Dr Louise Kyne
Dean of the Faculty of Paediatrics, Royal College of Physicians of Ireland
Investment in early childhood is proven to be highly cost-effective. Knowing the challenges will help focus resources and treatment initiatives.
Among the greatest challenges affecting children’s health in Ireland today are poverty and unequal access to care, further exacerbated by significant increases in the cost of living. Presently, 3,137 children are homeless, and many more cannot access the care they need.
Limited access to healthcare
There has been a significant increase in children seeking asylum in Ireland compared to 2021. The issue of children from vulnerable or marginalised backgrounds encountering obstacles when engaging with the Irish healthcare system is all too familiar.
Mental health issues have increased since Covid-19, and services are overstretched. Anxiety, eating disorders and functional disorders are all on the increase and waiting lists are challenging. The childhood obesity surveillance initiative (COSI) reports that one in five Irish school children are either overweight or obese. Significant numbers of these children also suffer from associated physical and psychosocial challenges.
Paediatric workforce issues
Long waiting lists for outpatient appointments have soared with the pandemic, particularly for children with developmental needs. Recruiting multidisciplinary teams has been challenging, and access to vital care for children with complex care or mental health needs in hospital and community settings is a growing concern. Integration with other healthcare services is essential.
It is becoming more difficult to recruit and retain paediatric trainees. Inequitable remuneration needs to be addressed to ensure we continue to attract the best quality trainees and retain our wonderful young paediatricians.
Developing the local and regional paediatric departments so that paediatric trainees can learn within the planned hub and spoke model of the New Children’s Hospital and being European Working Time Directive-compliant is of paramount importance. The increasing number of female doctors in paediatrics requires appropriate workforce planning to accommodate increased flexible training and job sharing as normal practice.

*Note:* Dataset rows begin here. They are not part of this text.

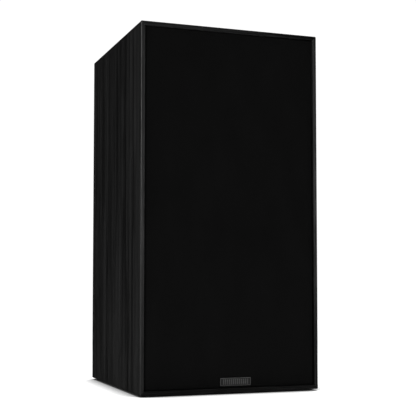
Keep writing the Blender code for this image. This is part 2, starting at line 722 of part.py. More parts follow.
INDUCTOR_X = -16 * MM
CAPACITOR_X = 19 * MM
CAPACITOR_RADIUS = 8 * MM
CAPACITOR_LENGTH = 34 * MM
LEAD_X = -76 * MM  # where the tweeter's lead passes the brace's window, near the side panel


def build_crossover(finishes):
    """A small board soldered to the terminals' shanks, with its parts on the side away from the cup."""
    board_front = BOARD_BACK - BOARD_THICKNESS
    outline = rounded_rectangle(BOARD_SIZE, BOARD_SIZE, 3 * MM, centre_z=CUP_HEIGHT, steps=2)
    board = extruded("crossover_board", outline, board_front, BOARD_BACK, finishes["board"])
    posts = [(x, BOARD_BACK, CUP_HEIGHT) for x in POST_X.values()]
    hole = mm_profile((0, -4), (2.4, -4), (2.4, 4), (0, 4))
    cut(board, drill("board_holes", hole, posts, SCREW_ROUND))
    coil = mm_profile((7, 0.3), (16, 0.3), (16, 17), (7, 17))
    turned(
        "woofer_inductor",
        coil,
        (INDUCTOR_X, board_front, CUP_HEIGHT - 17 * MM),
        finishes["copper"],
        SMALL_ROUND,
        backwards=-1,
    )
    bm = bmesh.new()
    bmesh.ops.create_cone(
        bm,
        cap_ends=True,
        segments=FINE_ROUND,
        radius1=CAPACITOR_RADIUS,
        radius2=CAPACITOR_RADIUS,
        depth=CAPACITOR_LENGTH,
    )
    add_object(
        "tweeter_capacitor",
        mesh_from(bm, "tweeter_capacitor", smooth=True),
        finishes["capacitor"],
        (CAPACITOR_X, board_front - GAP - CAPACITOR_RADIUS, CUP_HEIGHT + 10 * MM),
    )


def smooth_route(points, per_span=6):
    """Points along a smooth curve through a route's own points."""
    route = [Vector(p) for p in points]
    ends = [2 * route[0] - route[1], *route, 2 * route[-1] - route[-2]]
    curve = []
    for a, b, c, d in zip(ends, ends[1:], ends[2:], ends[3:]):
        for step in range(per_span):
            t = step / per_span
            bend = t * t * (2 * a - 5 * b + 4 * c - d) + t**3 * (3 * b - a - 3 * c + d)
            curve.append(0.5 * (2 * b + t * (c - a) + bend))
    return [*curve, route[-1]]


def build_lead(name, points, radius, finish):
    """A wire as a tube along its route."""
    data = bpy.data.curves.new(name, "CURVE")
    data.dimensions = "3D"
    data.bevel_depth = radius
    data.bevel_resolution = 2
    data.use_fill_caps = True
    route = smooth_route(points)
    spline = data.splines.new("POLY")
    spline.points.add(len(route) - 1)
    for point, place in zip(spline.points, route):
        point.co = (*place, 1.0)
    data.materials.append(finish)
    obj = bpy.data.objects.new(name, data)
    bpy.context.scene.collection.objects.link(obj)


def build_leads(finish):
    """Each driver's pair of wires, from the board to the rear of the driver's frame."""
    board_front = BOARD_BACK - BOARD_THICKNESS - GAP
    woofer_end = BAFFLE_FRONT + 65 * MM + GAP
    build_lead(
        "woofer_lead",
        [
            (24 * MM, board_front, CUP_HEIGHT - 26 * MM),
            (25 * MM, board_front - 24 * MM, CUP_HEIGHT - 26 * MM),
            (34 * MM, board_front - 52 * MM, CUP_HEIGHT - 22 * MM),
            (40 * MM, woofer_end + 46 * MM, WOOFER_HEIGHT - 44 * MM),
            (33 * MM, woofer_end + 16 * MM, WOOFER_HEIGHT - 32 * MM),
            (31.2 * MM, woofer_end, WOOFER_HEIGHT - 31.2 * MM),
        ],
        1.6 * MM,
        finish,
    )
    tweeter_end = BAFFLE_FRONT + 12.1 * MM + GAP
    build_lead(
        "tweeter_lead",
        [
            (-6 * MM, board_front, CUP_HEIGHT + 26 * MM),
            (-10 * MM, board_front - 22 * MM, CUP_HEIGHT + 32 * MM),
            (-44 * MM, board_front - 30 * MM, CUP_HEIGHT + 84 * MM),
            (LEAD_X, board_front - 34 * MM, BRACE_HEIGHT - 16 * MM),
            (LEAD_X, board_front - 38 * MM, BRACE_HEIGHT + 14 * MM),
            (-66 * MM, board_front - 74 * MM, BRACE_HEIGHT + 48 * MM),
            (-42 * MM, tweeter_end + 30 * MM, TWEETER_HEIGHT - 6 * MM),
            (-34.3 * MM, tweeter_end + 10 * MM, TWEETER_HEIGHT),
            (-34.3 * MM, tweeter_end, TWEETER_HEIGHT),
        ],
        1.2 * MM,
        finish,
    )


UPPER_WAD = 38 * MM
LOWER_WAD = 32 * MM
WAD_CORNER = 10 * MM
WAD_SIDE_SPACE = 6 * MM
WAD_FRONT_SPACE = 22 * MM
WAD_REAR_SPACE = 8 * MM


def build_damping(finish):
    """Two wads of fibre: under the top panel, and on the bottom panel ahead of the terminals."""
    width = INNER_WIDTH - 2 * WAD_SIDE_SPACE
    y_front, y_back = BAFFLE_BACK + WAD_FRONT_SPACE, REAR_PANEL_FRONT - WAD_REAR_SPACE
    upper_top = TOP - WALL - GAP
    lower_bottom = FLOOR + WALL + GAP
    for name, low, high in (
        ("upper_damping_wad", upper_top - UPPER_WAD, upper_top),
        ("lower_damping_wad", lower_bottom, lower_bottom + LOWER_WAD),
    ):
        outline = rounded_rectangle(width, high - low, WAD_CORNER, centre_z=(low + high) / 2, steps=3)
        extruded(name, outline, y_front, y_back, finish)


def main():
    clear_scene()
    vinyl = look("black_ash_vinyl", (0.015, 0.015, 0.016), 0.45)
    painted = look("black_paint", (0.012, 0.012, 0.012), 0.5)
    board = look("raw_mdf", (0.42, 0.29, 0.17), 0.8)
    steel = look("zinc_steel", (0.5, 0.5, 0.5), 0.35, 1.0)
    brass = look("gold_plate", (0.9, 0.66, 0.28), 0.22, 1.0)
    rubber = look("black_rubber", (0.012, 0.012, 0.012), 0.6)
    plastic = look("black_plastic", (0.014, 0.014, 0.014), 0.42)
    finishes = {
        "basket": look("black_steel", (0.02, 0.02, 0.02), 0.45, 0.3),
        "rubber": rubber,
        "cone": look("coated_paper", (0.018, 0.018, 0.019), 0.55),
        "spider": look("spider_cloth", (0.55, 0.38, 0.12), 0.85),
        "copper": look("copper", (0.75, 0.33, 0.16), 0.35, 1.0),
        "steel": steel,
        "ferrite": look("ferrite", (0.05, 0.05, 0.052), 0.7),
        "screw": look("black_zinc", (0.03, 0.03, 0.03), 0.35, 0.8),
        "faceplate": plastic,
        "silk": look("silk_dome", (0.014, 0.014, 0.016), 0.5),
        "cup": plastic,
        "brass": brass,
        "positive_cap": look("red_cap", (0.45, 0.01, 0.01), 0.3),
        "negative_cap": look("black_cap", (0.01, 0.01, 0.01), 0.3),
        "board": look("circuit_board", (0.05, 0.16, 0.06), 0.5),
        "capacitor": look("capacitor_wrap", (0.5, 0.33, 0.04), 0.4),
    }
    build_walls(vinyl)
    baffle = build_baffle(painted)
    rear_panel = build_rear_panel(vinyl)
    build_brace(board)
    build_feet(rubber)
    build_grille_frame(plastic)
    build_grille_cloth(look("grille_cloth", (0.008, 0.008, 0.008), 0.95))
    build_badge(look("brushed_badge", (0.22, 0.22, 0.22), 0.4, 0.8))
    build_grille_sockets(baffle, rubber)
    build_woofer(baffle, finishes)
    build_tweeter(baffle, finishes)
    build_port(rear_panel, plastic)
    build_terminal_cup(rear_panel, finishes)
    build_terminals(finishes)
    build_crossover(finishes)
    build_leads(look("lead_insulation", (0.35, 0.02, 0.02), 0.45))
    build_damping(look("polyester_fibre", (0.75, 0.74, 0.7), 0.95))


main()
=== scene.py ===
"""The looks of a two-way bookshelf loudspeaker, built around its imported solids.

Units are metres, and profiles are in millimetres. Every piece is made in place, so its own coordinates
are the frame's at rest. A "depth" runs backwards, towards +Y, from the plane that is named beside it.
"""

import json
from math import asin, cos, degrees, pi, radians, sin, tan

import bmesh
import bpy
from mathutils import Matrix, Vector, noise

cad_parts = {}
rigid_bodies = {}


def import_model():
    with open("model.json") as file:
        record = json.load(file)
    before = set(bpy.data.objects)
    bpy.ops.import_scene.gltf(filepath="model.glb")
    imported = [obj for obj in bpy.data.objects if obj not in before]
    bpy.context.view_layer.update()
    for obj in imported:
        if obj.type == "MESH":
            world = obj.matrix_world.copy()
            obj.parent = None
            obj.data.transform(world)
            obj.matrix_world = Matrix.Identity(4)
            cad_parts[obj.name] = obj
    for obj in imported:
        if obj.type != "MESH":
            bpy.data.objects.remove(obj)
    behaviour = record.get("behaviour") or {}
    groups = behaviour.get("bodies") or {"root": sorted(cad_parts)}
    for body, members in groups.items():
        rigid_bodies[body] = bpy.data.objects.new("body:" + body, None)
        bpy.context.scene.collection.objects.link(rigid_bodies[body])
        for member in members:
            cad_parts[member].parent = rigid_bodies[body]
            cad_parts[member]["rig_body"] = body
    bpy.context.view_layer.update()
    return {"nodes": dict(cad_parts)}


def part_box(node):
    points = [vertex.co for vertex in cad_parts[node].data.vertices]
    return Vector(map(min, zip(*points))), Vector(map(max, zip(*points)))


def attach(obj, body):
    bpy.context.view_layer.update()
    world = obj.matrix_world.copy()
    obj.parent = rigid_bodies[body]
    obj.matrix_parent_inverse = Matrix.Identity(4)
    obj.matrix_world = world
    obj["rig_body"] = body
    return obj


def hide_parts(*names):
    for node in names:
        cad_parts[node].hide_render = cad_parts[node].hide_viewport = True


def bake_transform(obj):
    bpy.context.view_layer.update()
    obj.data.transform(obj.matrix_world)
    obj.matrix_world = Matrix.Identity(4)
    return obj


MM = 0.001
GAP = 0.3 * MM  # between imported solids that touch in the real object
FINE, MEDIUM, SMALL, COARSE = 96, 64, 40, 24  # sides of round pieces
SHARP = radians(38)
EDGE_RADIUS = 1.4 * MM  # the cabinet's outer edges
LIP_SHARE = 0.5  # of that, on the inner edges of its lips

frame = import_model()


# Materials


def rgba(color):
    """A colour with its alpha, from three channels or one grey."""
    return (*color, 1) if isinstance(color, tuple) else (color, color, color, 1)


class Finish:
    """One Principled shader and the nodes that feed its colour, roughness and bump."""

    def __init__(self, name, color, roughness, metallic=0.0, specular=0.5):
        self.material = bpy.data.materials.new(name)
        self.material.use_nodes = True
        self.nodes = self.material.node_tree.nodes
        self.links = self.material.node_tree.links
        self.shader = self.nodes["Principled BSDF"]
        self.normal = None
        self.set("Base Color", rgba(color))
        self.set("Roughness", roughness)
        self.set("Metallic", metallic)
        self.set("Specular IOR Level", specular)

    def set(self, socket, value):
        """A value that is the same all over."""
        self.shader.inputs[socket].default_value = value

    def add(self, kind, inputs, **settings):
        node = self.nodes.new(kind)
        for key, value in settings.items():
            setattr(node, key, value)
        for key, value in inputs.items():
            if isinstance(value, bpy.types.NodeSocket):
                self.links.new(value, node.inputs[key])
            else:
                node.inputs[key].default_value = value
        return node

    def place(self, scale=(1, 1, 1), centre=(0, 0, 0)):
        """Where on the piece, measured from a centre and stretched."""
        where = self.nodes.new("ShaderNodeTexCoord").outputs["Object"]
        return self.vector("MULTIPLY", self.vector("SUBTRACT", where, centre), scale)

    def vector(self, operation, a, b):
        return self.add("ShaderNodeVectorMath", {0: a, 1: b}, operation=operation).outputs[0]

    def number(self, operation, a, b=0.0):
        return self.add("ShaderNodeMath", {0: a, 1: b}, operation=operation).outputs[0]

    def times(self, a, b):
        return self.number("MULTIPLY", a, b)

    def parts(self, where):
        return self.add("ShaderNodeSeparateXYZ", {0: where}).outputs

    def noise(self, scale, detail=2.0, roughness=0.5, where=None):
        where = self.place() if where is None else where
        values = {"Vector": where, "Scale": scale, "Detail": detail, "Roughness": roughness}
        return self.add("ShaderNodeTexNoise", values).outputs[0]

    def cells(self, scale):
        values = {"Vector": self.place(), "Scale": scale}
        return self.add("ShaderNodeTexVoronoi", values).outputs["Distance"]

    def wave(self, value, pitch):
        """0 to 1 to 0 in each pitch."""
        turns = self.times(value, 2 * pi / pitch)
        return self.spread(self.number("SINE", turns), -1, 1)

    def spread(self, value, low, high, to_low=0.0, to_high=1.0):
        values = {0: value, 1: low, 2: high, 3: to_low, 4: to_high}
        return self.add("ShaderNodeMapRange", values).outputs[0]

    def mixed(self, share, first, second):
        start = first if isinstance(first, bpy.types.NodeSocket) else rgba(first)
        values = {0: share, 6: start, 7: rgba(second)}
        return self.add("ShaderNodeMix", values, data_type="RGBA").outputs[2]

    def paint(self, color):
        self.links.new(color, self.shader.inputs["Base Color"])

    def tint(self, share, low, high, dark, light):
        """Colour that goes from dark to light while a share goes from low to high."""
        self.paint(self.mixed(self.spread(share, low, high), dark, light))

    def shine(self, share, low, high):
        self.links.new(self.spread(share, 0, 1, low, high), self.shader.inputs["Roughness"])

    def emboss(self, height, depth):
        """Relief of that depth, on top of what is there."""
        values = {"Height": height, "Distance": depth, "Strength": 1.0}
        if self.normal:
            values["Normal"] = self.normal
        self.normal = self.add("ShaderNodeBump", values).outputs[0]
        self.links.new(self.normal, self.shader.inputs["Normal"])

    def sheen(self, weight, roughness):
        self.set("Sheen Weight", weight)
        self.set("Sheen Roughness", roughness)


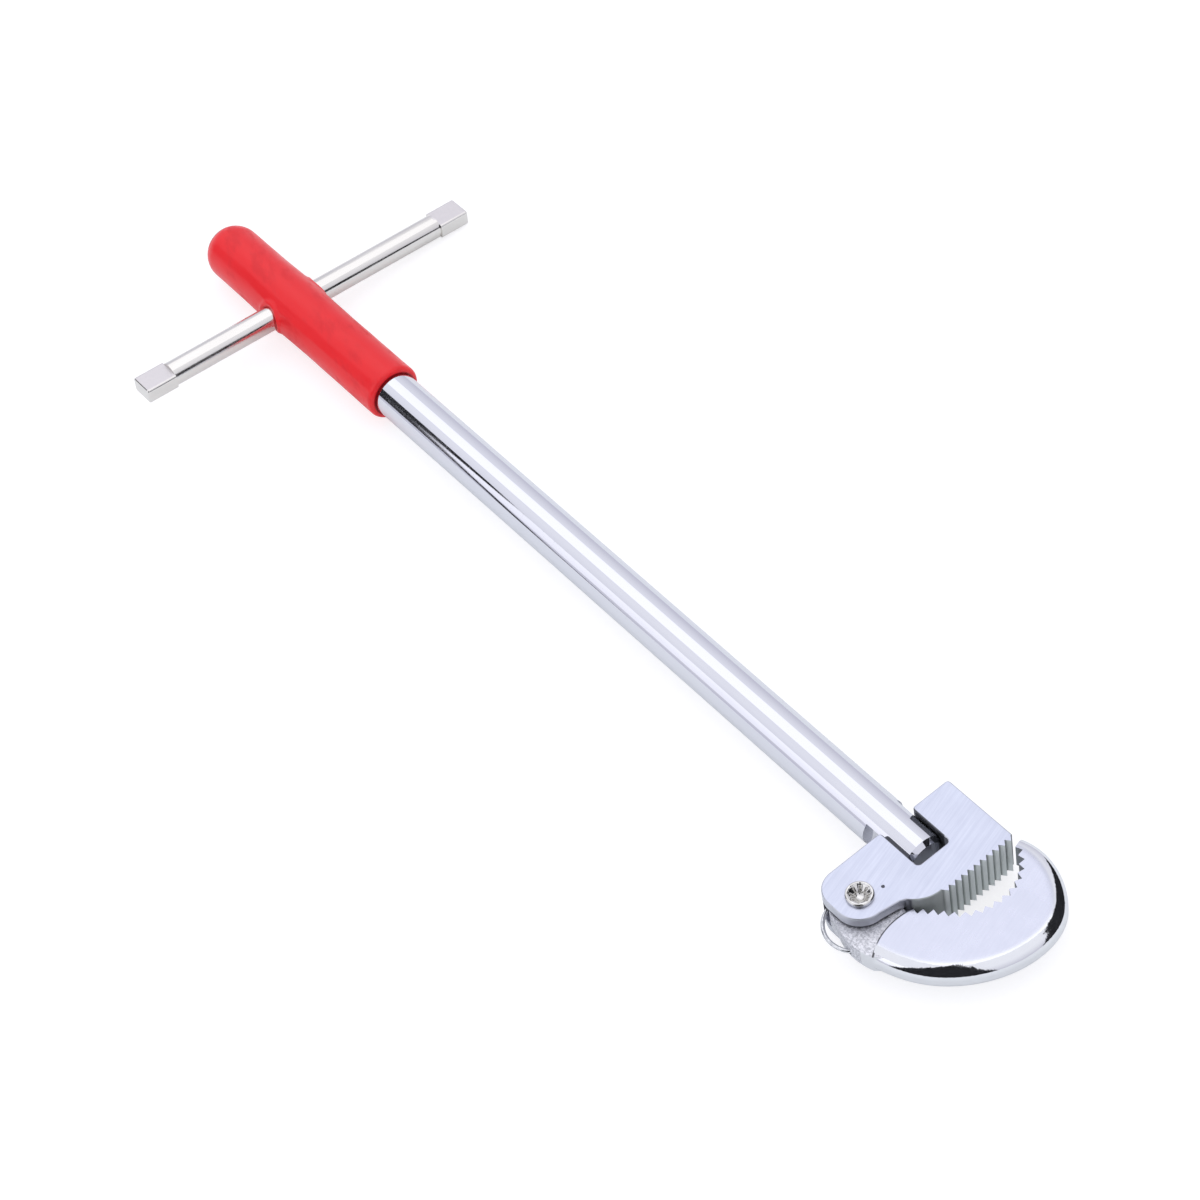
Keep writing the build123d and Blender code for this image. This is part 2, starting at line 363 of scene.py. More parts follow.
def remap(tree, value, low, high, to_low=0.0, to_high=1.0):
    """value rescaled from low..high to to_low..to_high, eased and kept inside that range."""
    inputs = {"Value": value, "From Min": low, "From Max": high, "To Min": to_low, "To Max": to_high}
    node = add(tree, "ShaderNodeMapRange", inputs, interpolation_type="SMOOTHSTEP")
    return node.outputs["Result"]


def below(tree, value, limit, soft):
    """Mask that is 1 up to limit and then fades to 0 within soft."""
    return remap(tree, value, limit + soft, limit)


def beyond(tree, value, limit, soft):
    """Mask that is 1 from limit on, and fades in within the soft before it."""
    return remap(tree, value, limit - soft, limit)


def place(tree, scale, turn=(0, 0, 0)):
    """The piece's own coordinates in millimetres, turned and then scaled."""
    coords = add(tree, "ShaderNodeTexCoord").outputs["Object"]
    angles = [math.radians(angle) for angle in turn]
    spun = add(tree, "ShaderNodeMapping", {"Vector": coords, "Rotation": angles}).outputs["Vector"]
    size = [value / MM for value in scale]
    return add(tree, "ShaderNodeMapping", {"Vector": spun, "Scale": size}).outputs["Vector"]


def noise(tree, scale, detail=4.0, rough=0.6, turn=(0, 0, 0)):
    """Soft irregular pattern. scale is how many cells it has to a millimetre along each axis,
    after the turn."""
    inputs = {"Vector": place(tree, scale, turn), "Scale": 1.0, "Detail": detail, "Roughness": rough}
    return add(tree, "ShaderNodeTexNoise", inputs).outputs["Fac"]


def even_noise(tree, scale, detail=4.0, rough=0.6):
    """Noise with the same scale in all directions."""
    return noise(tree, (scale, scale, scale), detail, rough)


def mix_colour(tree, factor, first, second):
    """Colour from first at factor 0 to second at factor 1."""
    first_colour_input = 6
    colour_output = 2
    node = add(tree, "ShaderNodeMix", {"Factor": factor}, data_type="RGBA")
    for index, value in enumerate((first, second), first_colour_input):
        if isinstance(value, bpy.types.NodeSocket):
            tree.links.new(value, node.inputs[index])
        else:
            node.inputs[index].default_value = (*value, 1)
    return node.outputs[colour_output]


def stain(tree, mask, strength, colour, dark):
    """The colour, darkened where the mask is up."""
    return mix_colour(tree, times(tree, mask, strength), colour, dark)


def mix_value(tree, factor, first, second):
    """Number from first at factor 0 to second at factor 1."""
    node = add(tree, "ShaderNodeMix", {0: factor, 2: first, 3: second}, data_type="FLOAT")
    return node.outputs[0]


def bump(tree, height, depth, strength=1.0, under=None):
    """Surface relief. depth is the height in metres that a full step of the pattern stands for."""
    inputs = {"Height": height, "Distance": depth, "Strength": strength}
    if under is not None:
        inputs["Normal"] = under
    return add(tree, "ShaderNodeBump", inputs).outputs["Normal"]


def new_material(name, metallic):
    material = bpy.data.materials.new(name)
    material.use_nodes = True
    shader = material.node_tree.nodes["Principled BSDF"]
    shader.inputs["Metallic"].default_value = metallic
    return material, material.node_tree, shader


def surface(tree, shader, colour, rough, normal):
    tree.links.new(colour, shader.inputs["Base Color"])
    tree.links.new(rough, shader.inputs["Roughness"])
    tree.links.new(normal, shader.inputs["Normal"])


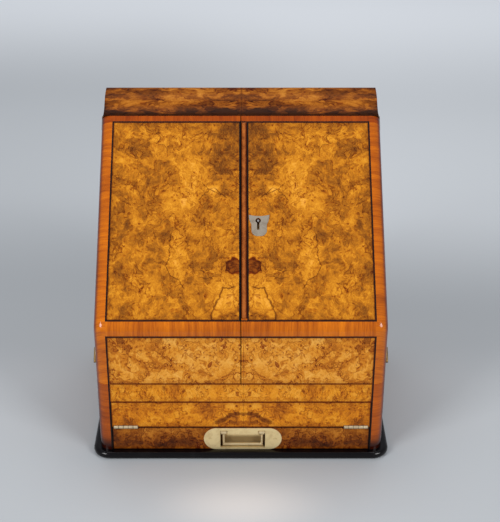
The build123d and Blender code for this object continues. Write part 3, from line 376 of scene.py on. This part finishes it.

It is becoming more difficult to recruit and retain paediatric trainees.
How to address the challenges
There are signs of positive change to advance paediatric services in Ireland, and we begin to address some of these challenges.
The Lynn clinic at Children’s Health Ireland, established in October 2020, provides Paediatric Inclusion Health (PIH) care to children experiencing social adversity. Named in honour of Dr Kathleen Lynn, The Lynn Clinic has already shed much-needed light on important health and social metrics for various groups at risk of marginalisation.
The Irish Paediatric Acute Transfer Service (IPATS) is also making a difference to children, their families and paediatricians. Established in 2014 as part of the National Ambulance Service, IPATS brings the Paediatric Intensive Care Unit level of care to peripheral hospitals.
Accommodating more children
In Ireland, approximately 1,500 children per year will require critical care. Around 450–500 of them will present to paediatric units outside of the two main paediatric hospitals. In 2021, IPATS saw a 160% increase in transports as paediatric respiratory illnesses rebounded post-lockdown. Currently operating seven days a week during daytime hours, additional HSE resourcing will see IPATS extended to a 24/7–365 service. Once a 24-hour service is established, it will be welcomed by all units to safely transport critically ill children.
We must continue to build on such initiatives to guide future developments that will at least start to address the challenges facing our nation’s children and their families.